Thursday is coordinator day down at NovaCare, and your Eagletarian is attempting to summon the energy to distill their collected wisdom into a few pithy paragraphs.
But my normal light and breezy style is hard to affect today. I have nearly lost the will to blog.
In today's Daily News, I asked, rhetorically, "Was it over when the Germans bombed Pearl Harbor?" while I was narrating how Donovan McNabb refused to concede superiority to the Giants, in a conference call with New York-area media.
As of this moment, I have received no fewer than 5 (that's five!) e-mails from readers who wished to inform me that it was, in fact, the Japanese who bombed Pearl Harbor.
I'm not sure I want to live in a country, or a world, where people don't get references to "Animal House." What are they teaching in the schools these days? Do I need to start leaving room for footnotes at the bottom of the stories? Or inserting clunky explanations every time I reach for a cultural reference? (And by saying "what the Eagles have here is a failure to communicate," I am referencing the Strother Martin character in the Paul Newman movie 'Cool Hand Luke.' See, Strother Martin plays this chain gang captain ..."
Please, folks. Tell me somebody out there gets it. It's not like I'm quoting Plutarch here.
OK, now that we'vve addressed that, I feel I can go on. For a little while, anyway.
The coordinators: Rory Segrest felt DeSean Jackson's mistake on that punt muff Sunday was not flying into a crowd and trying to catch the under-kicked punt, it was not calling for a fair catch. That sounds solid to me, hope DeSean was listening.
Jim Johnson talked about how hard it is to stop a balanced offense like the Giants', that you can't just, say, shut down Brandon Jacobs or double-up Plaxico Burress and figure you'll win.
Johnson noted that over the past three seasons, when the Eagles have beaten the Giants (two of seven times, once in the playoffs following the 2006 season) they've handled Burress. This year, of course, the eaqgles have added Asante Samuel, a Pro Bowl corner who seems better at defending those jump-ball passes than Sheldon Brown or Lito Sheppard. Though Samuel memorably dropped an Eli Manning pass that would have changed the outcome of last February's Super Bowl, and the course of David Tyree's career.

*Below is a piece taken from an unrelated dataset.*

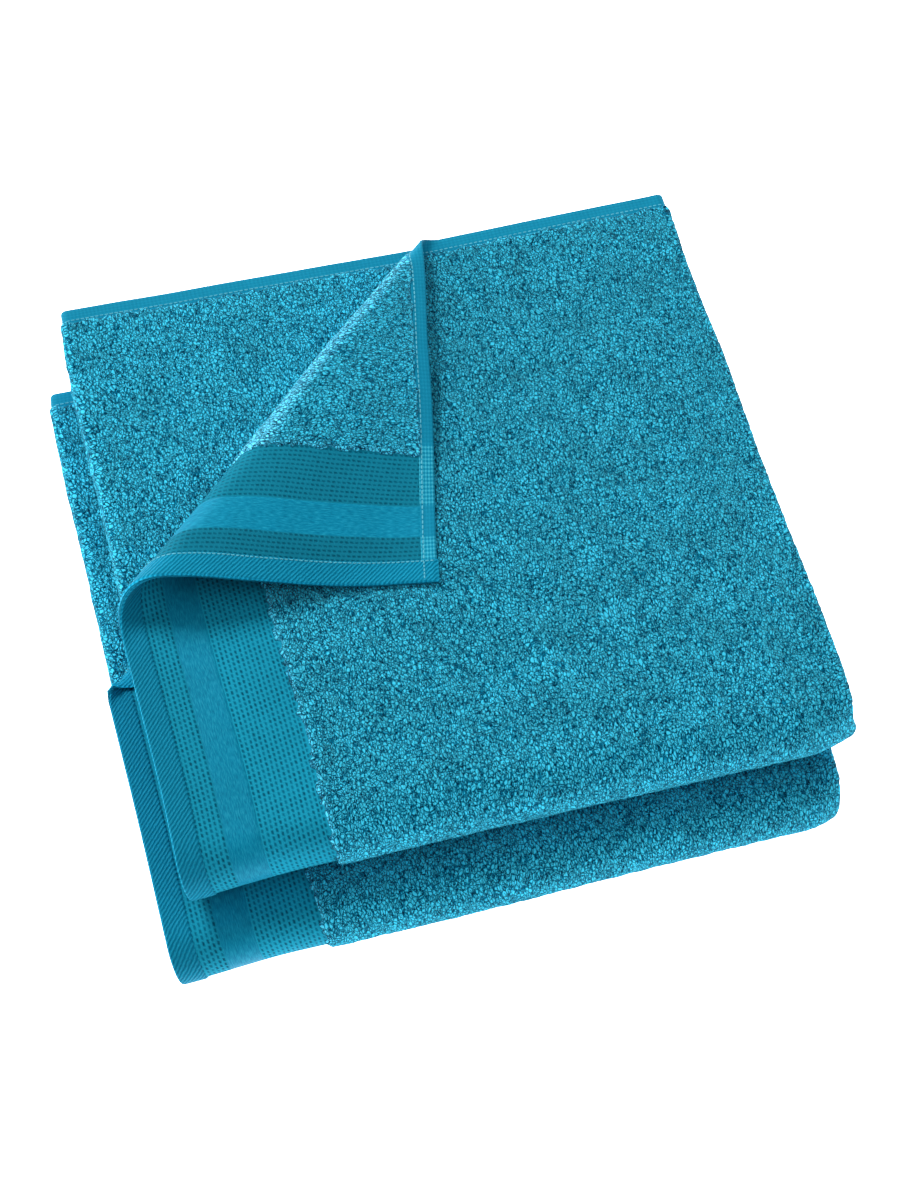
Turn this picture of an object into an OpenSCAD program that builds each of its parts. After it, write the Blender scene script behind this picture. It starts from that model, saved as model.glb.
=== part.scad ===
// A set of two bath towels, each folded to a square of eight layers and stacked.
// A towel is folded in four along its length, like a fan, and then in half across its
// width, so its layers nest round one roll at the front. The outer layer's back left
// corner is turned back over the top along a diagonal crease.

/* [Folded towel] */
// Width of the folded square, from the end hem to the right folds
side = 350; // [300:5:400]
// Depth of the folded square, from the front roll to the selvedge
depth = 350; // [300:5:400]
// Height of one layer in the upper towel
upper_pitch = 4.85; // [4.4:0.05:6]
// Height of one layer in the lower towel, which the upper one presses
lower_pitch = 4.6; // [4.4:0.05:6]
// Air left between two layers
layer_gap = 0.2; // [0.1:0.05:0.4]
// How far the left folds stay behind the outer end hem
fold_inset = 4; // [2:0.5:8]

/* [Woven border] */
// Width of the folded end hem
end_hem_w = 13; // [10:0.5:18]
// Width of the narrow waffle band beside the hem
narrow_band_w = 13; // [8:0.5:18]
// Width of the smooth satin band
satin_band_w = 17; // [10:0.5:24]
// Width of the wide waffle band beside the pile
wide_band_w = 33; // [20:0.5:45]
// Thickness of the bare woven bands
band_t = 2.4; // [1.5:0.1:3]
// Thickness of the end hem, where the cloth is doubled
end_hem_t = 3.2; // [2.4:0.1:3.8]

/* [Side hems] */
// Width of the side hem along the selvedge
side_hem_w = 9; // [6:0.5:14]
// Thickness of the side hem
side_hem_t = 2.2; // [1.5:0.1:2.6]
// How far the end hem sticks out past the selvedge
hem_tab = 1; // [0.5:0.25:2]

/* [Stitching] */
// Width of a line of stitches
thread_w = 0.6; // [0.4:0.1:1]
// How far a stitch stands out of the cloth
thread_t = 0.25; // [0.15:0.05:0.4]
// Distance of the stitches from the hem's inner edge
thread_inset = 1; // [0.5:0.25:2]

/* [Turned-back corner] */
// Length of the turned-back corner along the end hem
corner_hem = 190; // [150:5:200]
// Length of the turned-back corner along the selvedge
corner_back = 210; // [180:5:250]
// Radius of the open crease at the end hem, to the middle of the cloth
crease_r_hem = 13; // [8:0.5:14]
// Radius of the open crease at the selvedge, to the middle of the cloth
crease_r_back = 3.8; // [3.6:0.1:5]
// How far the corner droops below the level of its crease, in degrees
droop = 5; // [3:0.1:5.2]

/* [Stack] */
// How far the lower towel sits to the left of the upper one
lower_left = 13; // [0:1:30]
// How far the lower towel sits in front of the upper one
lower_front = 24; // [0:1:40]
// Air between the two towels
towel_gap = 0.4; // [0.3:0.1:1]

/* [Hidden] */
$fn = 72;

terry_colour = [0.16, 0.52, 0.63];
band_colour = [0.12, 0.46, 0.58];
satin_colour = [0.15, 0.58, 0.70];
hem_colour = [0.07, 0.44, 0.57];
thread_colour = [0.45, 0.76, 0.84];

// One towel's place, layer height and crease radii: [centre x, centre y, base z, pitch,
// crease radius at the hem, crease radius at the selvedge]. A pressed crease has radius 0.
lower = [-lower_left / 2, -lower_front / 2, 0, lower_pitch, 0, 0];
upper = [
    lower_left / 2, lower_front / 2, 8 * lower_pitch - layer_gap + towel_gap, upper_pitch,
    crease_r_hem, crease_r_back
];

// The towel's own frame: x from the end hem to the right folds, y from the roll to the
// selvedge, z up from its underside
left_x = -side / 2;
right_x = side / 2;
back_y = depth / 2 - hem_tab;
inner_x = left_x + fold_inset + 1;
border_w = end_hem_w + narrow_band_w + satin_band_w + wide_band_w;
reach = 200;

// Layers 1 to 4 count from the outside in. Their middles lie at these distances from the
// roll's centre line, above it in the top half and below it in the bottom half.
function pitch(towel) = towel[3];
function layer_r(towel, layer) = (4.5 - layer) * pitch(towel);
function terry_t(towel) = pitch(towel) - layer_gap;
function roll_z(towel) = 4 * pitch(towel) - layer_gap / 2;
function roll_y(towel) = -depth / 2 + roll_z(towel);
function outer_z(towel) = roll_z(towel) + layer_r(towel, 1);
function fold_r(towel) = pitch(towel) - layer_gap / 2;
function right_fold_x(towel) = right_x - fold_r(towel);
function left_fold_x(towel) = left_x + fold_inset + fold_r(towel);

// The crease runs from the end hem to the selvedge. s is the distance along it from the
// end hem, and u the distance across it, positive on the side the corner is turned to.
crease_length = norm([corner_back, corner_hem]);
// How far the shapes along the crease run on past its ends
crease_lead = crease_length / 8;
crease_start = [left_x, depth / 2 - corner_hem];
crease_dir = [corner_back, corner_hem] / crease_length;
crease_normal = [crease_dir.y, -crease_dir.x];
function crease_point(s, u) = crease_start + s * crease_dir + u * crease_normal;
function crease_r(towel, s) = towel[4] + (towel[5] - towel[4]) * s / crease_length;
function crease_offset(towel, s) = crease_r(towel, s) * PI / 2;
function hinge_point(towel, s) = concat(
    crease_point(s, 0), [outer_z(towel) + crease_r(towel, s)]
);

module place(towel) {
    translate([towel[0], towel[1], towel[2]]) children();
}

// Carries a cross-section along the top, round the front roll and back along the
// underside. The section is drawn as (distance from the roll's centre line, x).
module around_roll(towel, flat) {
    translate([0, roll_y(towel), roll_z(towel)]) rotate([90, 0, 90]) {
        rotate([0, 0, 90]) rotate_extrude(angle = 180) children();
        rotate([90, 0, 90]) linear_extrude(flat) children();
        mirror([0, 1, 0]) rotate([90, 0, 90]) linear_extrude(flat) children();
    }
}

// A stretch of one layer, from x0 to x1, thickness t, ending end_gap before the selvedge
module layer_strip(towel, layer, x0, x1, t, end_gap) {
    around_roll(towel, back_y - end_gap - roll_y(towel))
        translate([layer_r(towel, layer) - t / 2, x0]) square([t, x1 - x0]);
}

module terry_strip(towel, layer, x0, x1) {
    layer_strip(towel, layer, x0, x1, terry_t(towel), side_hem_w);
}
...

Johnson also seems concerned about the Giants' running game, which features an experienced offensive line and backs Brandon Jacobs, Derrick Ward and Ahmad Bradshaw -- "three guys who could play for anybody," Johnson called them.
Marty Mornhinweg feels the antidote to the Giants' pressure is to hit some big plays against them, which of course might be easier to talk about than to accomplish. Mornhinweg feels his short-yardage running game is improving, though he concedes it isn't where he wants it to be yet.
There's more, but I've been asked to report to Dean Wormer's office.